Write out the whole of the material exactly.

> Source data:
=-=-=

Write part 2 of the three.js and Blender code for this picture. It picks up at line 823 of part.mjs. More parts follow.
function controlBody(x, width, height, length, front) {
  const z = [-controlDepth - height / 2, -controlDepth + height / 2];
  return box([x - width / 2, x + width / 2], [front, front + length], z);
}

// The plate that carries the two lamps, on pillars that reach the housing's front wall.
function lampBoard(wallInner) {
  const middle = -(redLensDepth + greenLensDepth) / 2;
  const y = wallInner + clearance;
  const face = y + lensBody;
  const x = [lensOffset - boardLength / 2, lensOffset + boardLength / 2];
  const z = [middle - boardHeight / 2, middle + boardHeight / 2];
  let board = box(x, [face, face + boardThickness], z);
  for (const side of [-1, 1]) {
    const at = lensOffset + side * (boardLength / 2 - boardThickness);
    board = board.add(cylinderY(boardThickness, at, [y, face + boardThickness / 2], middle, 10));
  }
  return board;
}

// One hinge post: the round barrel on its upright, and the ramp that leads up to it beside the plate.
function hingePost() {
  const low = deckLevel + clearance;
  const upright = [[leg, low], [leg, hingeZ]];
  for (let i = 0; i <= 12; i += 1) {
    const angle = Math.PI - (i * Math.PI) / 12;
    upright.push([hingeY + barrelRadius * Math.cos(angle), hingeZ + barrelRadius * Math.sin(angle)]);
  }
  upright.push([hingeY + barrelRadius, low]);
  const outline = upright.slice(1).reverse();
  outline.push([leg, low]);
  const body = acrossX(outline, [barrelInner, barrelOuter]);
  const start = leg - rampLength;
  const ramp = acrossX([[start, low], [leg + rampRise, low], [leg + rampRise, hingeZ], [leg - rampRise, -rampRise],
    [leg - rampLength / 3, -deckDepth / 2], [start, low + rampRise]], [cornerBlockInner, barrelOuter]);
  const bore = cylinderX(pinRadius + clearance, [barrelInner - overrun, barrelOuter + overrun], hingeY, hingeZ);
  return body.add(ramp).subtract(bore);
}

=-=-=

> Worked solution:
Write part 2 of the three.js and Blender code for this picture. It picks up at line 823 of part.mjs. More parts follow.
function controlBody(x, width, height, length, front) {
  const z = [-controlDepth - height / 2, -controlDepth + height / 2];
  return box([x - width / 2, x + width / 2], [front, front + length], z);
}

// The plate that carries the two lamps, on pillars that reach the housing's front wall.
function lampBoard(wallInner) {
  const middle = -(redLensDepth + greenLensDepth) / 2;
  const y = wallInner + clearance;
  const face = y + lensBody;
  const x = [lensOffset - boardLength / 2, lensOffset + boardLength / 2];
  const z = [middle - boardHeight / 2, middle + boardHeight / 2];
  let board = box(x, [face, face + boardThickness], z);
  for (const side of [-1, 1]) {
    const at = lensOffset + side * (boardLength / 2 - boardThickness);
    board = board.add(cylinderY(boardThickness, at, [y, face + boardThickness / 2], middle, 10));
  }
  return board;
}

// One hinge post: the round barrel on its upright, and the ramp that leads up to it beside the plate.
function hingePost() {
  const low = deckLevel + clearance;
  const upright = [[leg, low], [leg, hingeZ]];
  for (let i = 0; i <= 12; i += 1) {
    const angle = Math.PI - (i * Math.PI) / 12;
    upright.push([hingeY + barrelRadius * Math.cos(angle), hingeZ + barrelRadius * Math.sin(angle)]);
  }
  upright.push([hingeY + barrelRadius, low]);
  const outline = upright.slice(1).reverse();
  outline.push([leg, low]);
  const body = acrossX(outline, [barrelInner, barrelOuter]);
  const start = leg - rampLength;
  const ramp = acrossX([[start, low], [leg + rampRise, low], [leg + rampRise, hingeZ], [leg - rampRise, -rampRise],
    [leg - rampLength / 3, -deckDepth / 2], [start, low + rampRise]], [cornerBlockInner, barrelOuter]);
  const bore = cylinderX(pinRadius + clearance, [barrelInner - overrun, barrelOuter + overrun], hingeY, hingeZ);
  return body.add(ramp).subtract(bore);
}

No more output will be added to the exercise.